His favorite team, North Carolina, was eliminated in the third round by Iowa State, leaving Earnhardt to pull for the Gators, who face Connecticut. Earnhardt said he had plans to attend the Final Four games Saturday in nearby Arlington, but instead will watch on TV.

Earnhardt added he has continued playing basketball since his high school days.

Johnson returns to track mourning brother-in-law: Jimmie Johnson returned to the race track Friday still mourning the loss of his brother-in-law in a California skydiving accident.

Jordan Janway died Sunday in San Diego County after apparently colliding with another parachutist during freefall, then failing to open his parachute.

Janway was the 27-year-old brother of Johnson’s wife, Chandra.

“This week has been very difficult for the Janway family. It’s been so tough for myself to sit back and watch the people I love deal with so much pain,” Johnson said at Texas Motor Speedway. “Things are progressing and everybody is as good as you can hope. Last night, the family spent a lot of time telling stories about Jordan and smiling a little bit, smiling instead of tears. The healing process has definitely started.”

The 6-time champion opened his weekly media availability by thanking those who have reached out via various means to offer support since Monday, when Janway’s death was confirmed.

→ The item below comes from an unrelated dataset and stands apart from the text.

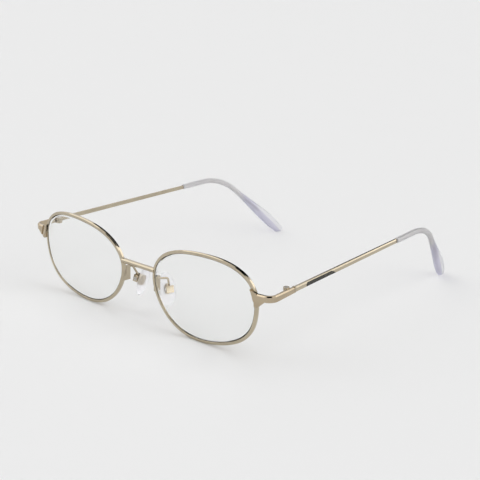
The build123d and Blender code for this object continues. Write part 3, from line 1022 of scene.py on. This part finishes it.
def tip_loops(temple):
    """Sections of the tip: a round sleeve that flattens into a paddle with a ridge along it."""
    axes = temple_axes(temple)
    back = Vector((0, 1, 0))
    drop = Vector((
        -math.sin(temple.inward),
        math.cos(temple.inward) * math.cos(temple.drop),
        -math.cos(temple.inward) * math.sin(temple.drop)))
    turn = math.acos(drop.y)
    tangent = temple.bend_radius * math.tan(turn / 2)
    corner = Vector((temple.line_outside, temple.collar + temple.bend_corner, 0))
    corner_height = (axes @ corner).z
    fall = corner_height - (axes @ (corner + drop * temple.bend_radius)).z
    straight = corner_height / fall * temple.bend_radius - temple.short_of_floor - tangent
    bend_start = temple.bend_corner - tangent
    bend_end = bend_start + temple.bend_radius * turn
    end = bend_end + straight
    sideways = -back.cross(drop).normalized()
    inwards = -sideways.cross(back)
    paddle = end - temple.paddle_from_end
    round_size = 2 * temple.sleeve_radius
    heights = [
        (temple.sleeve_length, round_size),
        (bend_end, temple.height_at_bend),
        (paddle, temple.paddle_height)]
    widths = [(temple.sleeve_length, round_size), (bend_end, temple.thickness)]
    powers = [(bend_end, 1.0), (paddle, 2 / PADDLE_ROUNDNESS)]
    loops = []
    for distance in tip_stations(end, paddle):
        angle = min(max((distance - bend_start) / temple.bend_radius, 0), turn)
        middle = Vector((temple.line_outside, temple.collar + min(distance, bend_start), 0))
        bow = back * math.sin(angle) + inwards * (1 - math.cos(angle))
        heading = back * math.cos(angle) + inwards * math.sin(angle)
        middle += bow * temple.bend_radius + heading * max(distance - bend_end, 0)
        rounding = (max(distance - paddle, 0) / temple.paddle_from_end) ** 2
        height = eased(distance, heights) - (temple.paddle_height - temple.end_height) * rounding
        width = eased(distance, widths) - (temple.thickness - temple.end_thickness) * rounding
        mouth = 1 - MOUTH_NARROWING * max(1 - distance / MOUTH_ROUNDING, 0) ** 2
        power = eased(distance, powers)
        up = heading.cross(sideways)
        loop = []
        for step in range(TIP_SIDES):
            angle = 2 * math.pi * step / TIP_SIDES
            across = width / 2 * mouth * signed_power(math.cos(angle), power)
            over = height / 2 * mouth * signed_power(math.sin(angle), power)
            loop.append(axes @ (middle + sideways * across + up * over))
        loops.append(loop)
    return loops


def tip_stations(end, paddle):
    """Places of the sections, closer together at the mouth and the round end."""
    stations = []
    for start, stop, steps in (
            (0, MOUTH_ROUNDING, MOUTH_STEPS),
            (MOUTH_ROUNDING, paddle, BODY_STEPS),
            (paddle, end, END_STEPS)):
        stations += [start + (stop - start) * step / steps for step in range(steps)]
    return stations + [end]


def cut_at_floor(mesh):
    """Cuts off what is under the floor and closes the cut."""
    with reshaped(mesh) as shape:
        every = shape.verts[:] + shape.edges[:] + shape.faces[:]
        cut = bmesh.ops.bisect_plane(
            shape, geom=every, plane_co=(0, 0, 0), plane_no=(0, 0, -1), clear_outer=True)
        rim = [item for item in cut["geom_cut"] if isinstance(item, bmesh.types.BMEdge)]
        bmesh.ops.contextual_create(shape, geom=rim)
        bmesh.ops.recalc_face_normals(shape, faces=shape.faces)


class GLASSES_OT_nose_pads(bpy.types.Operator):
    """Mould the two silicone nose pads"""
    bl_idname = "glasses.nose_pads"
    bl_label = "Nose pads"

    def execute(self, context):
        pad = context.scene.eyeglass_pads
        for name, side in SIDES.items():
            loops = [mirrored(loop, side) for loop in pad_loops(pad)]
            mesh = skinned(name + "_silicone_pad", loops)
            soften_shading(mesh, PAD_LIMIT)
            dressed(mesh_object(mesh.name, mesh), name + "_nose_pad", finish("silicone"))
        return {"FINISHED"}


def pad_loops(pad):
    """Slices of the pad from its nose side to its back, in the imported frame."""
    low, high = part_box("left_nose_pad")
    axes = (
        Matrix.Translation((low + high) / 2)
        @ Matrix.Rotation(-pad.splay, 4, "Z")
        @ Matrix.Rotation(-pad.slope, 4, "Y"))
    loops = []
    for slice_step in range(1, PAD_SLICES):
        angle = math.pi * (slice_step / PAD_SLICES - 0.5)
        deep = pad.thickness / 2 * signed_power(math.sin(angle), PAD_FACE_POWER)
        grown = math.cos(angle) ** PAD_EDGE_POWER
        loop = []
        for step in range(PAD_SIDES):
            turn = 2 * math.pi * step / PAD_SIDES
            up = pad.height / 2 * math.sin(turn) * grown
            narrowed = 1 - pad.narrowing * (math.sin(turn) + 1) / 2
            across = pad.width / 2 * math.cos(turn) * grown * narrowed
            loop.append(axes @ Vector((deep, across, up)))
        loops.append(loop)
    return loops


class GLASSES_OT_studio(bpy.types.Operator):
    """Set up the floor, the light, the background and the camera"""
    bl_idname = "glasses.studio"
    bl_label = "Studio"

    def execute(self, context):
        studio = context.scene.eyeglass_studio
        colours = context.scene.eyeglass_colours
        context.scene.view_settings.view_transform = "Standard"
        make_floor(studio, colours)
        make_world(studio, colours)
        make_camera(studio)
        return {"FINISHED"}


def make_floor(studio, colours):
    half = studio.floor_size / 2
    mesh = bpy.data.meshes.new("studio_floor")
    corners = [(-half, -half, 0), (half, -half, 0), (half, half, 0), (-half, half, 0)]
    mesh.from_pydata(corners, [], [(0, 1, 2, 3)])
    mesh.materials.append(matte_floor("pale floor", colours.backdrop))
    mesh_object("studio_floor", mesh)


def make_world(studio, colours):
    """Pale backdrop up into a diffuser, a dark wall behind, softboxes and black flags."""
    world = bpy.data.worlds.new("studio")
    world.use_nodes = True
    bpy.context.scene.world = world
    graph = Graph(world.node_tree)
    direction = graph.signal("ShaderNodeTexCoord", "Generated")
    parts = graph.node("ShaderNodeSeparateXYZ", Vector=direction)
    left, back, height = (Signal(graph.tree, parts.outputs[axis]) for axis in ("X", "Y", "Z"))
    light = graph.ramp(height, *DIFFUSER_RISE, colours.backdrop[0], studio.sky_strength)
    wall = graph.ramp(height, *WALL_FOOT) * graph.ramp(height, *WALL_TOP)
    wall = wall * graph.ramp(back, *WALL_DISTANCE) * graph.ramp(left + back, *WALL_END)
    light = light * (1 - wall * (1 - studio.wall_strength))
    for towards, spread, strength in (
            (studio.key_direction, KEY_SPREAD, studio.key_strength),
            (studio.fill_direction, FILL_SPREAD, studio.fill_strength),
            (studio.front_direction, FRONT_SPREAD, studio.front_strength),
            (studio.side_direction, SIDE_SPREAD, studio.side_strength)):
        light = light.larger(patch(graph, direction, towards, spread, strength))
    rear = patch(graph, direction, studio.rear_direction, REAR_SPREAD, studio.rear_strength)
    light = light.larger(rear * graph.ramp(height, *REAR_FOOT))
    for step, size in enumerate(studio.flag_sizes):
        towards = studio.flag_directions[3 * step:3 * step + 3]
        light = light * (1 - patch(graph, direction, towards, (size - FLAG_EDGE, size), 1.0))
    room = graph.node("ShaderNodeBackground", Color=(1.0, 1.0, 1.0, 1.0), Strength=light)
    graph.node("ShaderNodeOutputWorld", Surface=Signal(graph.tree, room.outputs[0]))


def patch(graph, direction, towards, spread, strength):
    """A round patch of the sky with a soft edge."""
    aim = tuple(Vector(towards).normalized())
    node = graph.node("ShaderNodeVectorMath", {"operation": "DOT_PRODUCT"})
    feed(graph.tree, node.inputs[0], direction)
    node.inputs[1].default_value = aim
    nearness = Signal(graph.tree, node.outputs["Value"])
    inner, outer = spread
    return graph.ramp(nearness, math.cos(outer), math.cos(inner), 0.0, strength)


def make_camera(studio):
    lens = bpy.data.cameras.new("camera")
    lens.sensor_width = SENSOR_WIDTH
    lens.lens = studio.focal_length
    lens.clip_start = NEAREST_SEEN
    lens.clip_end = FARTHEST_SEEN
    camera = bpy.data.objects.new("camera", lens)
    camera.matrix_world = (
        Matrix.Translation(studio.camera_place)
        @ Matrix.Rotation(studio.camera_azimuth, 4, "Z")
        @ Matrix.Rotation(math.pi / 2 - studio.camera_elevation, 4, "X")
        @ Matrix.Rotation(studio.camera_roll, 4, "Z"))
    bpy.context.scene.collection.objects.link(camera)
    bpy.context.scene.camera = camera


class GLASSES_PT_panel(bpy.types.Panel):
    """Sizes, colours and steps of the eyeglasses"""
    bl_idname = "GLASSES_PT_panel"
    bl_label = "Eyeglasses"
    bl_space_type = "VIEW_3D"
    bl_region_type = "UI"
    bl_category = "Eyeglasses"

    def draw(self, context):
        for group in GROUPS:
            box = self.layout.box()
            settings = getattr(context.scene, group)
            for name in GROUPS[group].__annotations__:
                box.prop(settings, name)
        for operator in OPERATORS:
            self.layout.operator(operator.bl_idname)


GROUPS = {
    "eyeglass_front": FrontSizes,
    "eyeglass_temple": TempleSizes,
    "eyeglass_pads": PadSizes,
    "eyeglass_colours": FinishColours,
    "eyeglass_studio": StudioSizes,
}
OPERATORS = [
    GLASSES_OT_hardware,
    GLASSES_OT_rims,
    GLASSES_OT_lenses,
    GLASSES_OT_tips,
    GLASSES_OT_nose_pads,
    GLASSES_OT_studio,
]


def register():
    for group, kind in GROUPS.items():
        bpy.utils.register_class(kind)
        setattr(bpy.types.Scene, group, PointerProperty(type=kind))
    for kind in [*OPERATORS, GLASSES_PT_panel]:
        bpy.utils.register_class(kind)


def unregister():
    for kind in [GLASSES_PT_panel, *reversed(OPERATORS)]:
        bpy.utils.unregister_class(kind)
    for group, kind in GROUPS.items():
        delattr(bpy.types.Scene, group)
        bpy.utils.unregister_class(kind)


def main():
    register()
    for operator in OPERATORS:
        family, name = operator.bl_idname.split(".")
        getattr(getattr(bpy.ops, family), name)()


if __name__ == "__main__":
    main()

“I just wanted to come in and make a brief comment before we got busy racing, then try to switch my mind into this racing reality and focus the next couple days on going racing and just go try to win a race,” he said.

Johnson had not had any time to consider running a tribute decal on his No. 48 Chevrolet or helmet but figured now that’s he’s at the track, he can consider a proper way to honor the free-spirited Janway.

“He was a very adventurous guy — base-jumping and parachuting and wearing the squirrel suits, like you see the guys flying along the cliff sides, that’s what he did,” Johnson added. “He’s in a lot of those videos shooting that footage. Tragic death, for sure. But he was doing something he loved. He was very passionate about it. Never met a stranger, very warm, caring young man.”